### Problem requirements
Set down exactly the lines from the one with "thinned = min(1.0, (length" to the one with "obj.data.transform(obj.matrix_world)", both included, and no line outside that range.

### Stored data
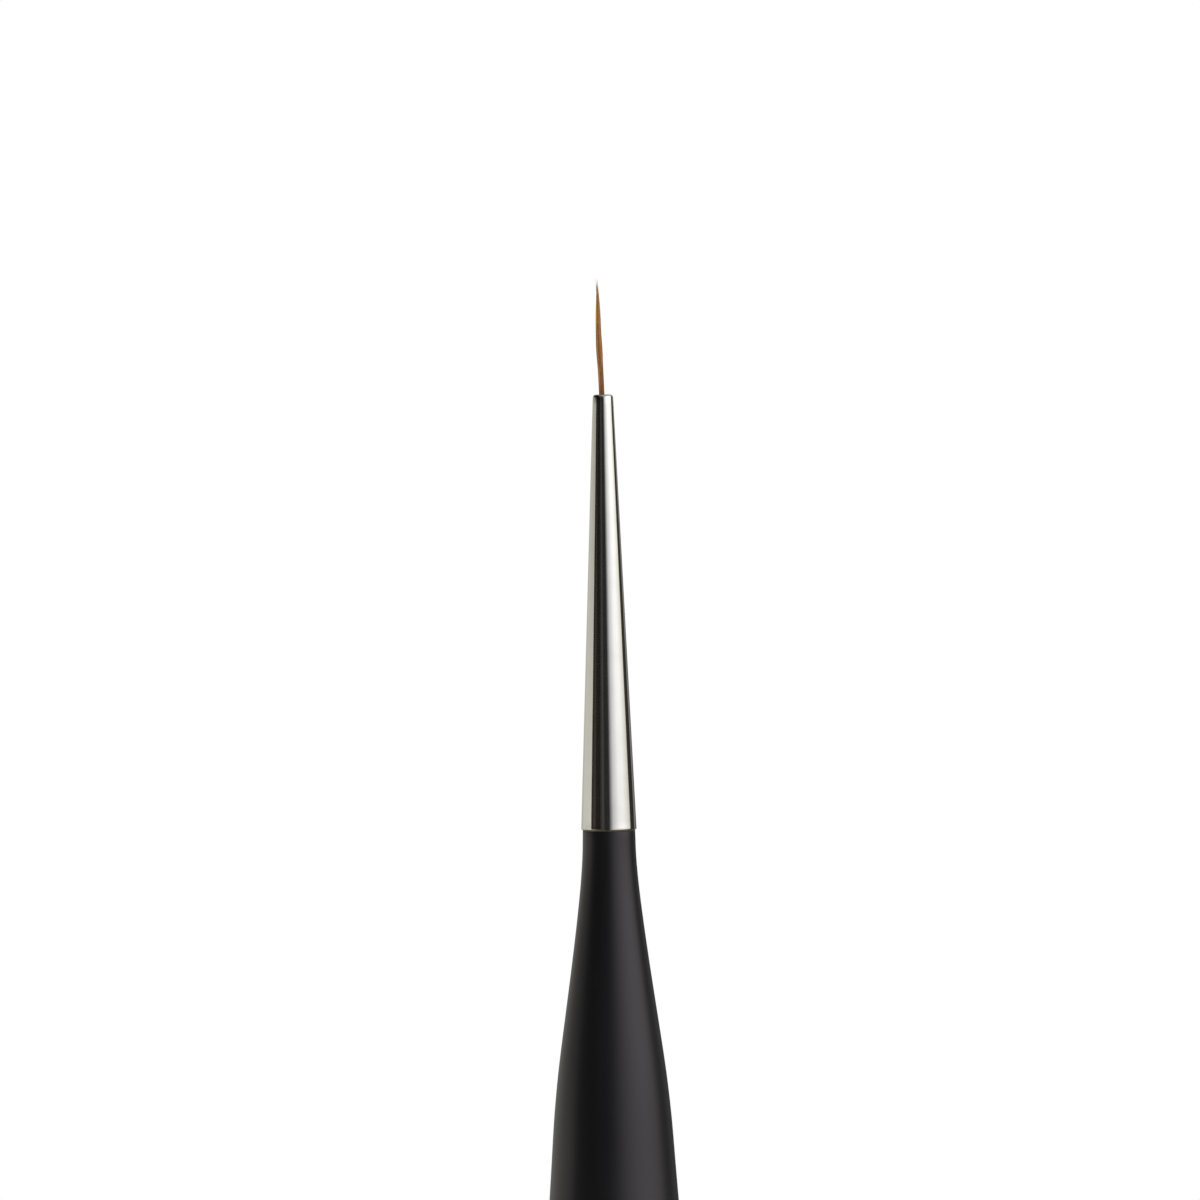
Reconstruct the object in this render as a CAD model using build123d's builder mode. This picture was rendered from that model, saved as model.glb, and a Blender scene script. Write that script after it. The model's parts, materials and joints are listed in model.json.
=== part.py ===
from build123d import *
import math
import os

# Fine detail brush, in millimetres.
# Frame: +Z runs along the brush towards the point of the hair. The origin is on the axis,
# in the middle of the grip, which is the widest stretch of the handle.

# ---- Driving dimensions ----

GRIP_RADIUS = 5.0
GRIP_LENGTH = 6.0  # the stretch of the grip that is straight and truly round
NECK_RADIUS = 1.97  # handle where it meets the ferrule
BUTT_RADIUS = 2.1  # round end of the handle
BUTT_Z = -98.6
LACQUER = 0.12  # thickness of the coat

FERRULE_REAR_Z = 35.0
FERRULE_LENGTH = 32.6
FERRULE_REAR_RADIUS = 2.08
FERRULE_MOUTH_RADIUS = 0.76
FERRULE_WALL = 0.25
LIP_HOLE_RADIUS = 0.33
LIP_DEPTH = 0.35
LIP_OUTER_ROUND = 0.2
LIP_INNER_ROUND = 0.15
REAR_EDGE_ROUND = 0.07

TENON_LENGTH = 12.0
TENON_CHAMFER = 0.4
GLUE_FILM = 0.04
GLUE_BEAD = 0.1  # gap between the handle's shoulder and the ferrule's rear edge

CEMENT_DEPTH = 10.5  # bottom of the plug below the ferrule's mouth
ROOT_DEPTH = 10.0
ROOT_TOP = 0.24  # the roots stop this far below the mouth, which leaves the hairs room to bend

THREAD_RADIUS = 0.045
THREAD_TURNS = 5
THREAD_DEPTH = 7.5
THREAD_CLEARANCE = 0.006

TUFT_LENGTH = 8.78
TUFT_OFFSET = -0.08  # the tuft leaves the mouth slightly to one side of the axis
TUFT_LEAN = 1.4  # degrees, towards -X
HAIR_START = 0.02  # the free hairs begin this far below the mouth
HAIR_FILL = 0.96  # hair thickness as a share of the spacing between hairs
HAIR_POINT_RADIUS = 0.004
HAIR_TAPER = 2.4  # length over which each hair thins to its point

# Spacing of the hairs at heights above the mouth: straight, a slight belly, then a fine point.
SPACING = (
    (-0.02, 0.061),
    (2.2, 0.061),
    (3.3, 0.069),
    (4.8, 0.0575),
    (6.1, 0.0505),
    (7.3, 0.030),
    (TUFT_LENGTH, 0.015),
)

# Hairs stand in rings round a centre hair. Each entry: name, ring number, longest hair.
RINGS = (
    ("inner_hair", 1, 8.5),
    ("middle_hair", 2, 8.1),
    ("outer_hair", 3, 7.6),
)
LENGTH_STEPS = 3  # hairs of a ring differ in length, in this many steps
LENGTH_STEP = 0.12

# ---- Worked out from the driving dimensions ----

MOUTH_Z = FERRULE_REAR_Z + FERRULE_LENGTH
SHOULDER_Z = FERRULE_REAR_Z - GLUE_BEAD
TENON_TOP_Z = FERRULE_REAR_Z + TENON_LENGTH
ROOT_SPACING = SPACING[0][1]
BUNDLE_RADIUS = 3 * ROOT_SPACING + HAIR_FILL * ROOT_SPACING / 2

tuft_axis = Vector(0, 0, 1).rotate(Axis.Y, -TUFT_LEAN)
tuft_plane = Plane(origin=(TUFT_OFFSET, 0, MOUTH_Z), x_dir=Vector(1, 0, 0), z_dir=tuft_axis)


def ferrule_radius(z, depth=0.0):
    """Radius of the ferrule's outer cone at a height, or of the surface that far inside it."""
    share = (z - FERRULE_REAR_Z) / FERRULE_LENGTH
    return FERRULE_REAR_RADIUS + share * (FERRULE_MOUTH_RADIUS - FERRULE_REAR_RADIUS) - depth


def spacing(height):
    """Spacing between hairs at a height above the mouth."""
    for (low, wide), (high, narrow) in zip(SPACING, SPACING[1:]):
        if height <= high:
            return wide + (narrow - wide) * (height - low) / (high - low)
    return SPACING[-1][1]


def ring_places(ring):
    """Places of a ring's hairs, in spacings from the centre hair, as on a honeycomb."""
    if ring == 0:
        return [(0.0, 0.0)]
    places = []
    for side in range(6):
        corner = math.radians(60 * side)
        along = corner + math.radians(120)
        for step in range(ring):
            x = ring * math.cos(corner) + step * math.cos(along)
            y = ring * math.sin(corner) + step * math.sin(along)
            places.append((x, y))
    return places


def handle_side(inset):
    """The handle's side from neck to butt as edges, moved inwards by inset."""
    down = (0, -1)
    grip_top = (GRIP_RADIUS - inset, GRIP_LENGTH / 2)
    grip_end = (GRIP_RADIUS - inset, -GRIP_LENGTH / 2)
    butt_top = (BUTT_RADIUS - inset, BUTT_Z + BUTT_RADIUS)
    Spline(
        (NECK_RADIUS - inset, SHOULDER_Z),
        (2.39 - inset, 29.0),
        (3.56 - inset, 20.4),
        (4.29 - inset, 14.7),
        (4.72 - inset, 9.0),
        grip_top,
        tangents=(down, down),
    )
    Line(grip_top, grip_end)
    Spline(
        grip_end,
        (4.42 - inset, -25.0),
        (3.25 - inset, -56.0),
        butt_top,
        tangents=(down, down),
    )
    CenterArc((0, butt_top[1]), BUTT_RADIUS - inset, 0, -90)


def handle_bottom(inset):
    """Lowest point of the handle, moved inwards by inset."""
    return (0, BUTT_Z + inset)


def save(piece, name):
    """Labels a finished piece and writes its file."""
    piece.part.label = name
    export_step(piece.part, f"parts/{name}.step")


def make_handle_wood():
    tenon_base = ferrule_radius(SHOULDER_Z, FERRULE_WALL + GLUE_FILM)
    tenon_end = ferrule_radius(TENON_TOP_Z, FERRULE_WALL + GLUE_FILM)
    with BuildPart() as wood:
        with BuildSketch(Plane.XZ):
            with BuildLine():
                Polyline(
                    handle_bottom(LACQUER),
                    (0, TENON_TOP_Z),
                    (tenon_end - TENON_CHAMFER, TENON_TOP_Z),
                    (tenon_end, TENON_TOP_Z - TENON_CHAMFER),
                    (tenon_base, SHOULDER_Z),
                    (NECK_RADIUS - LACQUER, SHOULDER_Z),
                )
                handle_side(LACQUER)
            make_face()
        revolve(axis=Axis.Z)
    save(wood, "handle_wood")


def make_handle_lacquer():
    with BuildPart() as lacquer:
        with BuildSketch(Plane.XZ):
            with BuildLine():
                Line((NECK_RADIUS - LACQUER, SHOULDER_Z), (NECK_RADIUS, SHOULDER_Z))
                handle_side(0)
                Line(handle_bottom(0), handle_bottom(LACQUER))
                handle_side(LACQUER)
            make_face()
        revolve(axis=Axis.Z)
    save(lacquer, "handle_lacquer")


def make_ferrule():
    lip_under_z = MOUTH_Z - LIP_DEPTH
    with BuildPart() as ferrule:
        with BuildSketch(Plane.XZ):
            with BuildLine():
                Polyline(
                    (FERRULE_REAR_RADIUS, FERRULE_REAR_Z),
                    (FERRULE_MOUTH_RADIUS, MOUTH_Z),
                    (LIP_HOLE_RADIUS, MOUTH_Z),
                    (LIP_HOLE_RADIUS, lip_under_z),
                    (ferrule_radius(lip_under_z, FERRULE_WALL), lip_under_z),
                    (FERRULE_REAR_RADIUS - FERRULE_WALL, FERRULE_REAR_Z),
                    close=True,
                )
            make_face()
        revolve(axis=Axis.Z)
        mouth_edges = ferrule.edges().group_by(Axis.Z)[-1].sort_by(SortBy.RADIUS)
        fillet(mouth_edges[-1], LIP_OUTER_ROUND)
        mouth_edges = ferrule.edges().group_by(Axis.Z)[-1].sort_by(SortBy.RADIUS)
        fillet(mouth_edges[0], LIP_INNER_ROUND)
        rear_edges = ferrule.edges().group_by(Axis.Z)[0].sort_by(SortBy.RADIUS)
        fillet(rear_edges[-1], REAR_EDGE_ROUND)
    save(ferrule, "ferrule")


def make_ferrule_glue():
    """Film along the tenon, with the bead that fills the gap behind the ferrule's rear edge."""
    film_end_z = TENON_TOP_Z - TENON_CHAMFER
    with BuildPart() as glue:
        with BuildSketch(Plane.XZ):
            with BuildLine():
                Polyline(
                    (ferrule_radius(SHOULDER_Z, FERRULE_WALL + GLUE_FILM), SHOULDER_Z),
                    (ferrule_radius(film_end_z, FERRULE_WALL + GLUE_FILM), film_end_z),
                    (ferrule_radius(film_end_z, FERRULE_WALL), film_end_z),
                    (FERRULE_REAR_RADIUS - FERRULE_WALL, FERRULE_REAR_Z),
                    (FERRULE_REAR_RADIUS - REAR_EDGE_ROUND, FERRULE_REAR_Z),
                    (NECK_RADIUS, SHOULDER_Z),
                    close=True,
                )
            make_face()
        revolve(axis=Axis.Z)
    save(glue, "ferrule_glue")


def make_hair_cement():
    """Plug that fills the ferrule below its lip, round the bundle of roots and its thread."""
    top_z = MOUTH_Z - LIP_DEPTH
    bottom_z = MOUTH_Z - CEMENT_DEPTH
    pocket_radius = BUNDLE_RADIUS + 2 * THREAD_RADIUS + 2 * THREAD_CLEARANCE
    pocket_length = (THREAD_TURNS + 1) * 2 * (THREAD_RADIUS + THREAD_CLEARANCE)
    with BuildPart() as cement:
        with BuildSketch(Plane.XZ):
            with BuildLine():
                Polyline(
                    (0, bottom_z),
                    (0, top_z),
                    (ferrule_radius(top_z, FERRULE_WALL), top_z),
                    (ferrule_radius(bottom_z, FERRULE_WALL), bottom_z),
                    close=True,
                )
            make_face()
        revolve(axis=Axis.Z)
        with BuildSketch(tuft_plane.offset(-ROOT_DEPTH)):
            Circle(BUNDLE_RADIUS + THREAD_CLEARANCE / 2)
        extrude(amount=ROOT_DEPTH, mode=Mode.SUBTRACT)
        with BuildSketch(tuft_plane.offset(-THREAD_DEPTH - pocket_length / 2)):
            Circle(pocket_radius)
        extrude(amount=pocket_length, mode=Mode.SUBTRACT)
    save(cement, "hair_cement")


def make_binding_thread():
    pitch = 2 * (THREAD_RADIUS + THREAD_CLEARANCE)
    length = THREAD_TURNS * pitch
    with BuildPart() as thread:
        with BuildLine(tuft_plane.offset(-THREAD_DEPTH - length / 2)) as winding:
            Helix(pitch, length, BUNDLE_RADIUS + THREAD_RADIUS + THREAD_CLEARANCE)
        with BuildSketch(Plane(origin=winding.line @ 0, z_dir=winding.line % 0)):
            Circle(THREAD_RADIUS)
        sweep(path=winding.line, is_frenet=True)
    save(thread, "binding_thread")


def make_hair_roots():
    """The part of every hair that is set in the ferrule, as separate solids."""
    places = [place for ring in range(4) for place in ring_places(ring)]
    with BuildPart() as roots:
        with BuildSketch(tuft_plane.offset(-ROOT_DEPTH)):
            with Locations(*[(x * ROOT_SPACING, y * ROOT_SPACING) for x, y in places]):
                Circle(HAIR_FILL * ROOT_SPACING / 2)
        extrude(amount=ROOT_DEPTH - ROOT_TOP)
    save(roots, "hair_roots")


def make_hair(name, place, length):
    """One free hair, from the mouth to its point, at a place given in spacings."""
    heights = [-HAIR_START] + [h for h, _ in SPACING[1:] if h < length - HAIR_TAPER / 4] + [length]
    with BuildPart() as hair:
        for height in heights:
            gap = spacing(height)
            thinned = min(1.0, (length - height) / HAIR_TAPER)
            radius = max(HAIR_POINT_RADIUS, HAIR_FILL * gap / 2 * thinned)
            with BuildSketch(tuft_plane.offset(height)):
                with Locations((place[0] * gap, place[1] * gap)):
                    Circle(radius)
        loft(ruled=True)
    save(hair, name)


def make_free_hairs():
    make_hair("centre_hair", (0.0, 0.0), TUFT_LENGTH)
    for name, ring, longest in RINGS:
        for number, place in enumerate(ring_places(ring), start=1):
            length = longest - LENGTH_STEP * ((2 * number + ring) % LENGTH_STEPS)
            make_hair(f"{name}_{number:02d}", place, length)


os.makedirs("parts", exist_ok=True)
make_handle_wood()
make_handle_lacquer()
make_ferrule()
make_ferrule_glue()
make_hair_cement()
make_binding_thread()
make_hair_roots()
make_free_hairs()
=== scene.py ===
"""Fine detail brush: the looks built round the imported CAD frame.

Metres, in the CAD frame: +Z runs along the brush towards the hair, and the camera looks along +Y.
"""

import json
import math
import random

import bpy
import numpy as np
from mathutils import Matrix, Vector


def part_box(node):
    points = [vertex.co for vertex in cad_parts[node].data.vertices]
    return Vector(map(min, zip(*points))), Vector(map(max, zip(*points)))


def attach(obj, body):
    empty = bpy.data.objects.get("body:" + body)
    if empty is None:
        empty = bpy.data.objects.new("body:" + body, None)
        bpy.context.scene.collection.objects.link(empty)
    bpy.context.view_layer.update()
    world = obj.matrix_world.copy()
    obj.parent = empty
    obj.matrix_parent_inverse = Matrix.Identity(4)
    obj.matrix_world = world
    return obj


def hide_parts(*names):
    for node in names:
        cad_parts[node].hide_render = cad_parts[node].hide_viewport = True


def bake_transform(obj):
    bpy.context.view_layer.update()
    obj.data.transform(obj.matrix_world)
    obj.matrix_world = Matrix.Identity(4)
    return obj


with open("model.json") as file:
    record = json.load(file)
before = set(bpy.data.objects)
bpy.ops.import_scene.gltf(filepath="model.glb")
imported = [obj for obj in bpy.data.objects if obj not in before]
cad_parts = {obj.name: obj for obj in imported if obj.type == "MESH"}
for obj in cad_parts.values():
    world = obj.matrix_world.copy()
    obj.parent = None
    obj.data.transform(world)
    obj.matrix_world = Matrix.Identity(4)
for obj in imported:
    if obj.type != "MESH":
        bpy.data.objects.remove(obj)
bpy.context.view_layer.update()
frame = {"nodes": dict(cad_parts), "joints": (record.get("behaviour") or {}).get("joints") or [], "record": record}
random.seed(7)

MM = 0.001

# ---- Places read from the frame ----

FLEX = frame["joints"][0]
MOUTH = Vector(FLEX["pos_m"])
MOUTH_Z = MOUTH.z
FERRULE_REAR_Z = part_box("ferrule")[0].z
NECK_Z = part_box("handle_lacquer")[1].z
BUTT_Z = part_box("handle_lacquer")[0].z
HAIR_POINT = Vector(next(m["pos_m"] for m in frame["record"]["mounts"] if m["name"] == "hair_point"))
TUFT_AXIS = np.array((HAIR_POINT - MOUTH).normalized())
TUFT_LENGTH = (HAIR_POINT - MOUTH).length

# ---- Sizes of the details ----

TURN_STEPS = 128  # facets round a turned piece
SNAP = 0.001 * MM  # heights this close count as equal
FACING_OUT = 0.05  # least outward part of the normal of an outer face

LACQUER = 0.12 * MM
LACQUER_EDGE = 0.05 * MM  # round on the coat's edge beside the ferrule
LACQUER_RINGS = 300
LACQUER_GUIDES = 1.6 * MM  # least distance between the CAD rings that the coat is drawn through
BUTT_RADIUS = 2.1 * MM
BUTT_STEPS = 24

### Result
            thinned = min(1.0, (length - height) / HAIR_TAPER)
            radius = max(HAIR_POINT_RADIUS, HAIR_FILL * gap / 2 * thinned)
            with BuildSketch(tuft_plane.offset(height)):
                with Locations((place[0] * gap, place[1] * gap)):
                    Circle(radius)
        loft(ruled=True)
    save(hair, name)


def make_free_hairs():
    make_hair("centre_hair", (0.0, 0.0), TUFT_LENGTH)
    for name, ring, longest in RINGS:
        for number, place in enumerate(ring_places(ring), start=1):
            length = longest - LENGTH_STEP * ((2 * number + ring) % LENGTH_STEPS)
            make_hair(f"{name}_{number:02d}", place, length)


os.makedirs("parts", exist_ok=True)
make_handle_wood()
make_handle_lacquer()
make_ferrule()
make_ferrule_glue()
make_hair_cement()
make_binding_thread()
make_hair_roots()
make_free_hairs()
=== scene.py ===
"""Fine detail brush: the looks built round the imported CAD frame.

Metres, in the CAD frame: +Z runs along the brush towards the hair, and the camera looks along +Y.
"""

import json
import math
import random

import bpy
import numpy as np
from mathutils import Matrix, Vector


def part_box(node):
    points = [vertex.co for vertex in cad_parts[node].data.vertices]
    return Vector(map(min, zip(*points))), Vector(map(max, zip(*points)))


def attach(obj, body):
    empty = bpy.data.objects.get("body:" + body)
    if empty is None:
        empty = bpy.data.objects.new("body:" + body, None)
        bpy.context.scene.collection.objects.link(empty)
    bpy.context.view_layer.update()
    world = obj.matrix_world.copy()
    obj.parent = empty
    obj.matrix_parent_inverse = Matrix.Identity(4)
    obj.matrix_world = world
    return obj


def hide_parts(*names):
    for node in names:
        cad_parts[node].hide_render = cad_parts[node].hide_viewport = True


def bake_transform(obj):
    bpy.context.view_layer.update()
    obj.data.transform(obj.matrix_world)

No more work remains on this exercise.